As for changes in policies and commissions, Pap said, “I think people are concerned about what the new [commission] plan will be but I don’t think that they’re anxious.”

“For the time being, our previous commission structure has been grandfathered in or continued. There is talk of a new commission structure – we don’t know what it’s going to be,” he said.

“We only assume that a professional company like Coldwell Banker will want to property compensate its agents and they will come out with a plan that will make their agents want to stay rather than leave,” said Pap.

While the office that Pap worked in remained open, other former DeWolfe agents had to adjust when the offices they worked in closed.
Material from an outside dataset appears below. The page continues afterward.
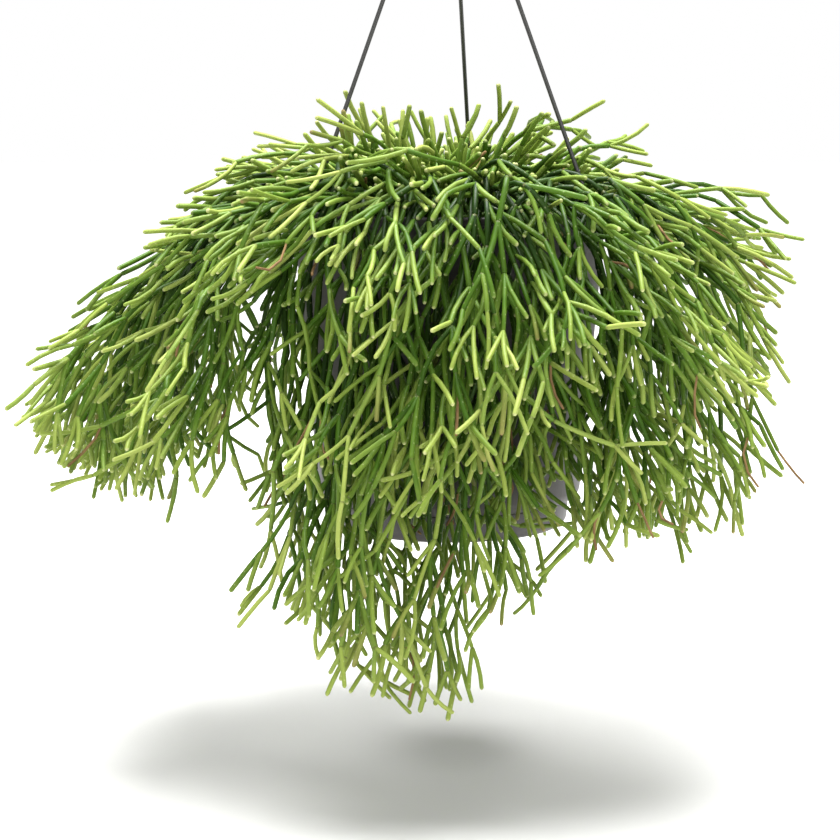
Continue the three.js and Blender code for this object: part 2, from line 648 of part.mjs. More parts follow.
function makeSoil(roots) {
  const floorTop = RIM_Z - POT_DEPTH + POT_FLOOR + GAP;
  const inner = (z) => potRadius(RIM_Z - z) - POT_WALL - GAP;
  const edgeZ = RIM_Z - POT_DEPTH + POT_EDGE_RADIUS + 1;
  const top = Array.from({ length: 3 }, (_, i) => {
    const share = 1 - i / 3;
    return [inner(SOIL_Z) * share, SOIL_Z + SOIL_CROWN * (1 - share * share)];
  });
  const pocket = STUD_HEAD_RADIUS + GAP;
  let body = turned([
    [0, floorTop + STUD_HEAD_HEIGHT + GAP],
    [pocket, floorTop + STUD_HEAD_HEIGHT + GAP],
    [pocket, floorTop],
    [inner(edgeZ) - POT_EDGE_RADIUS, floorTop],
    [inner(edgeZ) - 0.6, edgeZ],
    ...top,
    [0, SOIL_Z + SOIL_CROWN],
  ], POT_SIDES);
  for (const root of roots) {
    const foot = root.path[0].clone().setZ(SOIL_Z - ROOT_HOLE_DEPTH);
    const mouth = foot.clone().setZ(SOIL_Z + SOIL_CROWN + CUT);
    const radius = clearing(ROOT_RADIUS + GAP, 6);
    body = body.subtract(rod(foot, mouth, radius, radius, 6));
  }
  return meshOf('potting_soil', body, soilMaterial);
}

// ---------------------------------------------------------------- the whole part

const roots = growPlant();
const hangingCactus = new THREE.Group();
hangingCactus.add(makePot(), makeSaucer(), makeSoil(roots), makeHook());
strandLines.forEach((line) => hangingCactus.add(makeStrand(line)));
roots.forEach((root) => hangingCactus.add(makeSpray(root)));
export default hangingCactus;
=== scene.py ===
"""A mistletoe cactus in its grey plastic hanging pot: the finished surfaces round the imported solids.

Sizes are in millimetres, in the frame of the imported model, and each mesh is made in metres.
"""

import math

import bmesh
import bpy
import numpy as np
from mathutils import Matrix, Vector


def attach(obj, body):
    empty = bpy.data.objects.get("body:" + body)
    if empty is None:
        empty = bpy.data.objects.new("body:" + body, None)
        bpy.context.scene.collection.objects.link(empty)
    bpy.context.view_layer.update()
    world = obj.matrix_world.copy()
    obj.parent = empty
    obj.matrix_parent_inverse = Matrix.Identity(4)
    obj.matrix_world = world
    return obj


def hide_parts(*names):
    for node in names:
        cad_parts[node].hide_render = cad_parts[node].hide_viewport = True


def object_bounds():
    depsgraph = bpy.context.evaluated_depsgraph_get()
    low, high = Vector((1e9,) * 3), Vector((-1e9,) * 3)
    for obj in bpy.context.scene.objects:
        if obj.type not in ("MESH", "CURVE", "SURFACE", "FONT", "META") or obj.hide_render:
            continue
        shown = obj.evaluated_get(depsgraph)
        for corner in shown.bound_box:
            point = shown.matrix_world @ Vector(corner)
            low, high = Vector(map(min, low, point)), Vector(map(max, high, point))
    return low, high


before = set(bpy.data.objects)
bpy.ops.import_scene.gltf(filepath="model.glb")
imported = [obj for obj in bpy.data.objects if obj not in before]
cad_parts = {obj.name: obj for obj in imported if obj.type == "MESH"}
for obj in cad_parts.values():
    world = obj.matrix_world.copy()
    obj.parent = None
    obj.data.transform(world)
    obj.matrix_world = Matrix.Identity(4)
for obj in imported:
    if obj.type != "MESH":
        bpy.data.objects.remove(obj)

solids_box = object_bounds()

# ---------------- pot
# One moulding in grey polypropylene: a tapered wall with a flat rim and a turned-down lip, three ears
# under the rim that the strands pass through, and a floor with a hole for the saucer's stud. The drain
# holes lie out of sight over the saucer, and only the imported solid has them. The grain is fine and even.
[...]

Emily McPherson, who had worked in DeWolfe’s Beverly office for more than 10 years before it was consolidated with a Coldwell office in town, said “it was an interesting twist” to work in the same office with agents she was used to competing with.

When agents heard about the merger, McPherson joked it was almost like “finding out that Superman and Lex Luthor were brothers.”

“That [office consolidations] caused a fair amount of angst for us originally and there [is] some competition here and there,” said McPherson. But ultimately, all Realtors are independent contractors and must cooperate with each other – no matter what company they’re affiliated with, she said.

“I have found it to be a very positive experience because, although there were people down the street that we were in competition with, they were also people we had great deal of respect for and I’m happy to now be on the same team with them,” she said.

“It is a fabulous company. It has a tremendous amount to offer, there is no one else in our area that can come close to offering what this company is offering,” said McPherson. “Coldwell Banker is such a powerhouse. In our area, they have a substantial amount of the market share, so why not be with the powerhouse?,” said McPherson.